Arkansas lawyer Leon Holmes narrowly won Senate confirmation to be a federal judge Tuesday, overcoming concerns over his views on abortion and women.
The vote was 51-46, with six Democrats joining most Republicans in supporting Holmes. Five Republicans opposed him.
President Bush nominated Holmes, 53, for the U.S. District Court in the Eastern District of Arkansas in January 2003, but the nomination was slowed as attention turned to some of Holmes’ writings on his Catholic faith and rape victims.
He apologized for writing in 1980 that rape victims rarely get pregnant, calling them a “red herring” in the debate over abortion. But Holmes said his 1997 comparison of the Catholic Church’s subservient relationship with Jesus Christ to a wife’s duties to her husband was unfairly taken out of context. In an article he co-authored with his wife, he said a wife has an obligation “to subordinate herself to her husband” and “to place herself under the authority of the man.”

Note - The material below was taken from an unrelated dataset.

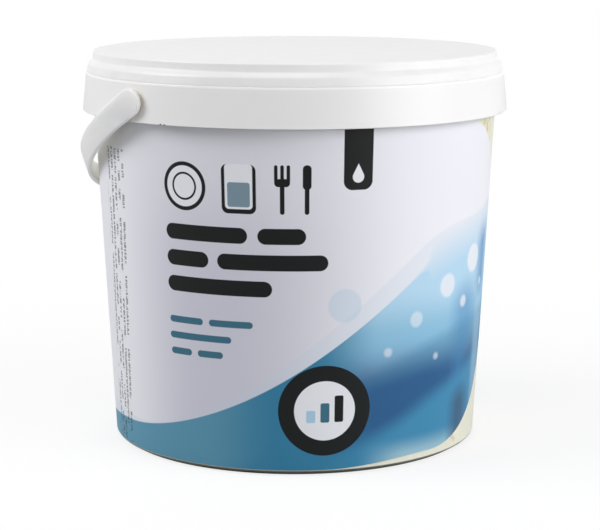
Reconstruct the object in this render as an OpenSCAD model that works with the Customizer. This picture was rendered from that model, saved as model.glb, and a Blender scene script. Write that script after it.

Sen. Kay Bailey Hutchison, R-Texas, cast her first vote against a Bush nominee when she opposed Holmes. “He doesn’t have the fundamental commitment to the total equality of women in our society,” Hutchison said in explaining her vote.
But Sen. Blanche Lincoln, D-Ark., said Holmes has the right to express his religious views, noting his stated remorse over his rape remark. “I, for one, accept his apology,” Lincoln said.
Anti-Catholic bias at work?
Some supporters contended anti-Catholic bias was at work in the opposition to Holmes, a charge Republicans first raised when the Senate was considering the nomination of former Alabama Attorney General William Pryor as an appeals court judge.
Sen. Jeff Sessions said members of other faiths would never be subjected to the treatment accorded Holmes. “Are we going to demand that they come before the Senate Judiciary Committee and renounce their faith before they become a federal judge?” Sessions said.
Bush gave Pryor a recess appointment in February, breaking the Democrats’ hold on the nomination.
Holmes was the last of 25 judicial nominees to be voted on by the Senate as part of an agreement struck by Bush and Senate Democrats in May. The deal guaranteed that the Senate would vote on 25 mainly uncontroversial nominees if the president agreed to stop using recess appointments to install his most contentious nominees on federal appeals courts while Congress is out of town.
The others were confirmed with ease before Congress’ July 4 recess.